Rear Window (1954) — Another name that’s a necessary addition to any whodunit list? Alfred Hitchcock. Rear Window is a classic of the mystery genre, and it’s often considered to be one of Hitchcock’s best films. When a photographer breaks his legs, he ends up spending his days looking out of a telescope, spying on his neighbors through their windows. But when he convinces himself he has seen a murder take place, he is determined to find the killer himself.
In The Heat of the Night (1967) — In the Heat of the Night is a mystery film starring Sidney Poitier, directed by Norman Jewison, and based on the 1965 novel of the same name by John Ball. Virgil Tibbs is a Black police detective from Philadelphia. After Tibbs is mistakenly arrested for a murder he did not commit in Mississippi, the detectives on the case apologize and request Tibbs’s help in the investigation. This movie is a gripping mystery suspense story that also examines issues of racism in small-town America.

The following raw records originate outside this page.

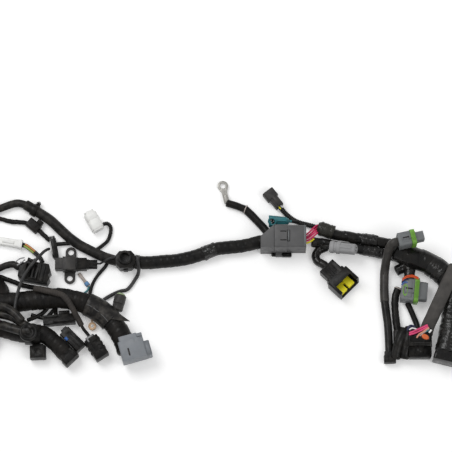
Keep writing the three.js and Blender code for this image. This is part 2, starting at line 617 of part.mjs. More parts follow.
function smallLeftPlug() {
  const group = place(-222, -95.9, 8, -88);
  const body = roundedBar(19, 15.4, 3, 2, 17);
  const rear = roundedBar(13, 12, 3, 0, 3);
  const eye = post(3, 6, 9, 9, 0, 16);
  add("small_left_plug", cut(join(body, rear), eye), BLACK_PLASTIC, group);
}
smallLeftPlug();

// Large dark grey connector with its sloped backshell, lock bar and foot
const BIG_BACK = 45;
const BIG_FRONT = 18;
const BIG_TOP = 32;
const BACKSHELL_LENGTH = 16;
const BACKSHELL_DROP = 13.6;       // how far its slope comes down towards the cable
const big = place(57.2, (BIG_BACK + BIG_FRONT) / 2, 0, 0);
function bigConnector() {
  const depth = BIG_BACK - BIG_FRONT;
  const half = depth / 2;
  const housing = roundedBar(depth, BIG_TOP - 0.4, 2, GAP, 38, 0, BIG_TOP / 2);
  const collar = roundedBar(depth + 1.6, BIG_TOP, 2.4, GAP, 15.4, 0, BIG_TOP / 2 + 0.3);
  const bay = roundedBar(depth - 6, BIG_TOP - 8, 1.5, 30, 40, 0, BIG_TOP / 2);
  const foot = box([2, -half - 4.6, 0.2], [19, -half + 1, 7]);
  const slots = [-5.4, 5.4].map((y) => box([7.4, y - 0.5, BIG_TOP - 0.8], [14.4, y + 0.5, BIG_TOP + 2]));
  const well = box([15.4, -7, BIG_TOP - 2.4], [18.8, 7, BIG_TOP + 2]);
  const bar = box([16, -6.4, BIG_TOP - 3], [18.2, 6.4, BIG_TOP + 0.8]);
  const solid = cut(join(housing, collar, foot), bay, ...slots, well);
  add("big_housing", join(solid, bar), DARK_GREY, big);
  const outline = polygon([
    [-BACKSHELL_LENGTH, half - BACKSHELL_DROP], [0, half + 0.6], [0, -half - 0.6],
    [-BACKSHELL_LENGTH, -half - 0.4],
  ]);
  const shell = plate(outline, 0.4, BIG_TOP - 1);
  const entry = inPlace(big, middleCutter);
  const bore = rod(MIDDLE_R + GAP, -20, -12, -1, 7.9, 16);
  add("big_backshell", cut(shell, entry, bore), DARK_GREY, big);
}
bigConnector();

// Teal connector behind the large one: open round mouth to the left
const tealPlug = place(75.2, 55.8, 8.2, 180);
const TEAL_TAIL_ROUTE = [ahead(tealPlug, 4), ahead(tealPlug, -4), [84, 55.8, 6], [88, 56.2, 4]];
function tealConnector() {
  const body = turned([[0, 0], [0, 3.4], [4, 5.4], [16, 6.6], [24, 7.4], [24, 0]], 20);
  const mouth = rod(5, 13, 26, 0, 0, 16);
  const pin = rod(0.9, 12, 15, 0, 0, 8);
  const crest = box([3, -2.2, 4], [18, 2.2, 8]);
  const tail = cut(tube(TEAL_TAIL_ROUTE, 1.8, 8, 2), cutter(SMALL_CABLE_ROUTE, 3, 10));
  const solid = join(cut(join(body, crest), mouth), pin, inPlace(tealPlug, tail));
  add("teal_connector", solid, TEAL, tealPlug);
}

// Ring terminal, its shrink sleeve and its cable
const RING_SLEEVE_ROUTE = [[1.6, 79.6, 4.9], [12, 76.2, 4.9], [24.2, 71.4, 4.9]];
const RING_CABLE_ROUTE = [[23, 71.8, 4.9], [31, 64, 4.9], [38, 56.4, 4.9], [45, 48.6, 5], [51, 40.4, 6.4]];
function ringTerminal() {
  const sleeve = tube(RING_SLEEVE_ROUTE, 4.3, 12, 0.6);
  const half = (BIG_BACK - BIG_FRONT) / 2;
  const slope = plate(polygon([
    [-BACKSHELL_LENGTH, half - BACKSHELL_DROP + 2 * GAP], [0, half + 0.6 + 2 * GAP], [8, half + 2],
    [8, -half], [-BACKSHELL_LENGTH, -half],
  ]), -2, 40);
  const cable = cut(tube(RING_CABLE_ROUTE, RING_CABLE_R), inWorld(big, slope));
  add("ring_cable", join(cable, sleeve), TAPE);
  const lug = place(1.2, 79.8, 4.9, 103);
  const barrel = cut(rod(3.4, 0, 9.6, 0, 0, 16), rod(2.3, 5, 11, 0, 0, 12));
  const neck = box([8, -3.2, -3.3], [15, 3.2, -1.5]);
  const palm = new THREE.Shape();
  palm.moveTo(14, -3.2);
  palm.lineTo(PALM_X - 4.6, -4.8);
  palm.absarc(PALM_X, 0, PALM_R, radians(-130), radians(130));
  palm.lineTo(PALM_X - 4.6, 4.8);
  palm.lineTo(14, 3.2);
  palm.closePath();
  const hole = new THREE.Path();
  hole.absarc(PALM_X, 0, RING_HOLE_R, 0, 2 * Math.PI);
  palm.holes.push(hole);
  const lugSolid = join(barrel, neck, plate(palm, -3.3, 1.8));
  const sleeveCut = inPlace(lug, cutter(RING_SLEEVE_ROUTE, 4.3, 12, 0.6));
  add("ring_terminal", cut(lugSolid, sleeveCut), TIN, lug);
}
ringTerminal();

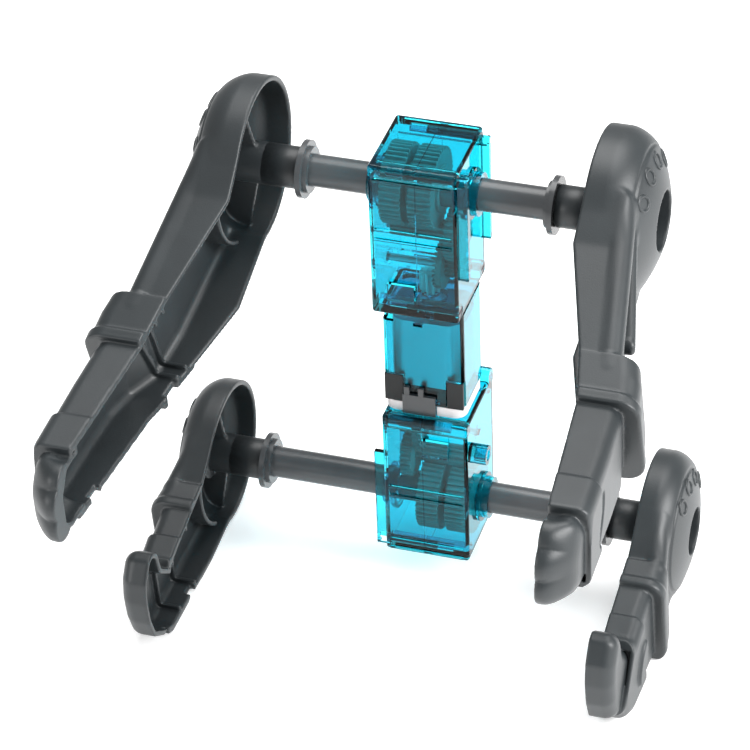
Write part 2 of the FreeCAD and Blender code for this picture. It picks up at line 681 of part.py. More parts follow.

Chinatown (1974) — Chinatown is an Academy Award-winning neo-noir film directed by Roman Polanski and starring Jack Nicholson and Faye Dunaway. This film was clearly influenced by earlier whodunits, specifically The Maltese Falcon. Most notably, the relationship between Nicholson and Dunaway calls back to Bogart and his femme fatale Mary Astor in the 1941 noir classic. J.J. “Jake” Gittes is a private eye hired by Evelyn Mulway to investigate her husband’s activities. But Gittes soon realizes this job is much more complicated than what he’d bargained for.
Clue (1985) — The more audiences became familiar with the tropes of a traditional whodunit film, the more they craved movies that played with those conventions and expectations. Enter Clue, the 1985 film directed by Jonathan Lynn and starring a talented ensemble cast, including Eileen Brennan, Tim Curry, Madeline Kahn, Christopher Lloyd, Michael McKean, Martin Mull, and Lesley Ann Warren. Clue plays with the expected roles in a whodunit film for comedic effect. And the best part? There’s not one but several answers to the question, “Whodunit?”
Who Framed Roger Rabbit (1988) — Speaking of mystery movies that play with expectations of the genre, 1988’s Who Framed Roger Rabbit takes some of your favorite film noir roles and has them played by cartoon characters. In this movie, a detective (played by Bob Hoskins) is trying to figure out who framed cartoon rabbit Roger Rabbit for the murder of a fellow cartoon character.
L.A. Confidential (1997) — Sometimes a whodunit is about more than just the mystery the detectives are investigating. In the neo-noir film L.A. Confidential, directed by Curtis Hanson, a group of detectives, played by Guy Pearce, Russell Crowe, and Kevin Spacey, investigate a series of murders. But the deeper they get into their investigation the more they uncover about the corruption of the police force and Hollywood and their connections to the criminal underbelly of Los Angeles.
Memento (2000) — If you’re looking for a movie that entirely upends the whodunit plot formula, give Memento a whirl. This 2000 film directed by Christopher Nolan tells its entire mystery backward. The main character (played by Guy Pearce) has lost his short term memory, and so viewers follow the story from his perspective as he tries to uncover the truth about who murdered his wife.
The Nice Guys (2016) — Neo-noir whodunits don’t always have to be so serious. The Nice Guys, directed by Shane Black, follows a pair of unlikely private investigator partners (Russell Crowe and Ryan Gosling) as they investigate a missing girl and her connection to the mysterious death of a porn star. This film makes the list for infusing humor and heart into a genre that is conventionally so dark and serious.
Knives Out (2019) — This Academy Award-nominated movie from director Rian Johnson features an absolutely stacked cast of contemporary actors, including Daniel Craig, Chris Evans, Ana de Armas, Jamie Lee Curtis, Michael Shannon, Don Johnson, Toni Collette, LaKeith Stanfield, Christopher Plummer, and Katherine Langford. But what makes this movie especially extraordinary as an entry in whodunit cinema is the way it bucks the traditional plot structure of a mystery movie. In fact, viewers will learn who killed the patriarch of this family at the very beginning of the movie. But does that mean the mystery is solved? Absolutely not.